Error-Prone Repair and Translesion Synthesis

KEY CONCEPTS
- Damaged DNA that has not been repaired causes prokaryotic DNA polymerase III to stall during replication.
- DNA polymerase V (encoded by umuCD) or DNA polymerase IV (encoded by dinB) can synthesize a complement to the damaged strand.
- The DNA synthesized by repair DNA polymerases often has errors in its sequence.
The existence of repair systems that engage in DNA synthesis raises the question of whether their quality control is comparable with that of DNA replication. As far as we know, most systems, including uvr-controlled excision repair, do not differ significantly from DNA replication in the frequency of mistakes. Error-prone synthesis of DNA, however, occurs in E. coli under certain circumstances.
The error-prone pathway, also known as translesion synthesis, was first observed when it was found that the repair of damaged λ phage DNA is accompanied by the induction of mutations if the phage is introduced into cells that had previously been irradiatedwith  UV light. This suggests that the UV irradiation of the host has activated functions that generate mutations when repairing λ DNA.
The mutagenic response also operates on the bacterial host DNA. What is the actual error-prone activity? It is a specialized DNA polymerase that inserts random (and thus usually incorrect) bases when it passes any site at which it cannot insert complementary base pairs in the daughter strand. Mutations in the genes umuD and umuC abolish UV-induced mutagenesis. This implies that the UmuC and UmuD proteins cause mutations to occur after UV irradiation. The genes constitute the umuDC operon, whose expression is induced by DNA damage. Their products form a complex, UmuD′₂C, which consists of two subunits of a truncated UmuD protein (UmuD′) and one subunit of UmuC. UmuD is cleaved by RecA, which is activated by DNA damage.
The UmuD′₂C complex has DNA polymerase activity. It is called DNA polymerase V and is responsible for synthesizing new DNA to replace sequences that have been damaged by UV irradiation. This is the only enzyme in E. coli that can bypass the classic pyrimidine dimers produced by UV irradiation (or other bulky adducts). The polymerase activity is error prone. Mutations in either umuC or umuD inactivate the enzyme, which makes high doses of UV irradiation lethal.
How does an alternative DNA polymerase get access to the DNA? When the replicase (DNA polymerase III) encounters a block, such as a thymidine dimer, it stalls. It is then displaced from the replication fork and replaced by DNA polymerase V. In fact, DNA polymerase V uses some of the same ancillary proteins as DNA polymerase III. The same situation is true for DNA polymerase IV, the product of dinB, which is another enzyme that acts on damaged DNA.

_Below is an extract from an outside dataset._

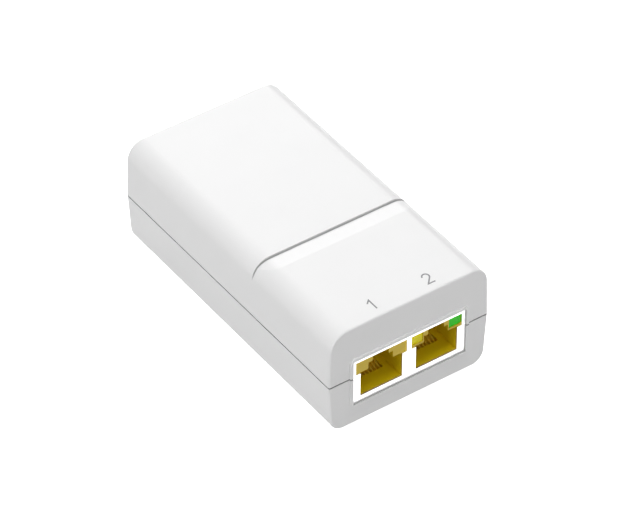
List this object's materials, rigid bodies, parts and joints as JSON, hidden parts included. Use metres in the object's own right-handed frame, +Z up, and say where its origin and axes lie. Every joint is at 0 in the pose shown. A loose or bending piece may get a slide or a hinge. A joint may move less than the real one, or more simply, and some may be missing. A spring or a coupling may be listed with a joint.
{
  "type": "power over ethernet injector",
  "caption": "Small white two-part plastic case with a shielded pair of network sockets in front, a mains inlet behind and a supply board inside.",
  "frame": {"origin": "middle of the bounding box at its lowest face, where the feet stand", "axes": "+X across the width to the right of someone facing the ports, +Y from the ports to the mains inlet, +Z up"},
  "size_m": [0.046, 0.0864, 0.0306],
  "materials": {
    "case_white": "fine satin moulded plastic",
    "foot_rubber": "matte rubber",
    "screw_steel": "zinc plated",
    "shield_tin": "bright tin plated sheet",
    "jack_plastic": "satin moulded plastic",
    "carrier_plastic": "satin moulded plastic",
    "contact_gold": "gold plated wire",
    "lens_yellow": "translucent lens",
    "lens_green": "translucent lens",
    "tinned_lead": "tinned wire",
    "inlet_black": "moulded thermoplastic",
    "pin_metal": "nickel plated brass",
    "board_green": "glass epoxy with solder mask",
    "film_yellow": "moulded box",
    "fuse_brown": "moulded box",
    "package_black": "moulded epoxy",
    "package_white": "moulded epoxy",
    "varistor_blue": "dipped epoxy",
    "disc_orange": "dipped epoxy",
    "can_black": "sleeved aluminium can",
    "ferrite": "sintered ferrite",
    "copper_wire": "enamelled copper",
    "bobbin_plastic": "moulded phenolic",
    "winding_tape": "polyester tape over copper",
    "sink_aluminium": "mill finish sheet"
  },
  "bodies": {
    "case": {"upper_shell": "case_white", "lower_shell": "case_white", "rubber_feet": "foot_rubber", "case_screws": "screw_steel", "transistor_screw": "screw_steel", "jack_shield": "shield_tin", "jack_housing_1": "jack_plastic", "jack_housing_2": "jack_plastic", "contact_carrier_1": "carrier_plastic", "contact_carrier_2": "carrier_plastic", "contact_leads_1": "contact_gold", "contact_leads_2": "contact_gold", "yellow_led": "lens_yellow", "green_led": "lens_green", "led_leads": "tinned_lead", "component_leads": "tinned_lead", "inlet_housing": "inlet_black", "line_pin": "pin_metal", "neutral_pin": "pin_metal", "earth_pin": "pin_metal", "main_board": "board_green", "x_capacitor": "film_yellow", "fuse": "fuse_brown", "bridge_rectifier": "package_black", "output_diode": "package_black", "optocoupler": "package_white", "lan_magnetics": "package_black", "varistor": "varistor_blue", "y_capacitor": "disc_orange", "bulk_capacitor": "can_black", "output_capacitor_1": "can_black", "output_capacitor_2": "can_black", "primary_controller": "package_black", "port_controller": "package_black", "choke_core": "ferrite", "choke_windings": "copper_wire", "transformer_core": "ferrite", "transformer_bobbin": "bobbin_plastic", "transformer_winding": "winding_tape", "heat_sink": "sink_aluminium", "switch_transistor": "package_black"},
    "port_1_contacts": {"contact_springs_1": "contact_gold"},
    "port_2_contacts": {"contact_springs_2": "contact_gold"}
  },
  "joints": [
    {"name": "port_1_contact_flex", "type": "hinge", "parent": "case", "child": "port_1_contacts", "pos_m": [-0.008, -0.0371, 0.00792], "axis": [-1, 0, 0], "range_deg": [0, 9], "stiffness_Nm_per_rad": 0.3},
    {"name": "port_2_contact_flex", "type": "hinge", "parent": "case", "child": "port_2_contacts", "pos_m": [0.008, -0.0371, 0.00792], "axis": [-1, 0, 0], "range_deg": [0, 9], "stiffness_Nm_per_rad": 0.3}
  ]
}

DNA polymerases IV and V are part of a larger family of translesion polymerases, which includes eukaryotic DNA polymerases and whose members are specialized for repairing damaged DNA. In addition to the dinB and umuCD genes that code for DNA polymerases IV and V in E. coli, this family also includes the RAD30 gene coding for DNA polymerase η of Saccharomyces cerevisiae and the XPV gene described previously that encodes the human homolog. A difference between the bacterial and eukaryotic enzymes is that the latter are not error prone at thymine dimers: They accurately introduce an A-A pair opposite a T-T dimer. When they replicate through other sites of damage, however, they are more prone to introduce errors.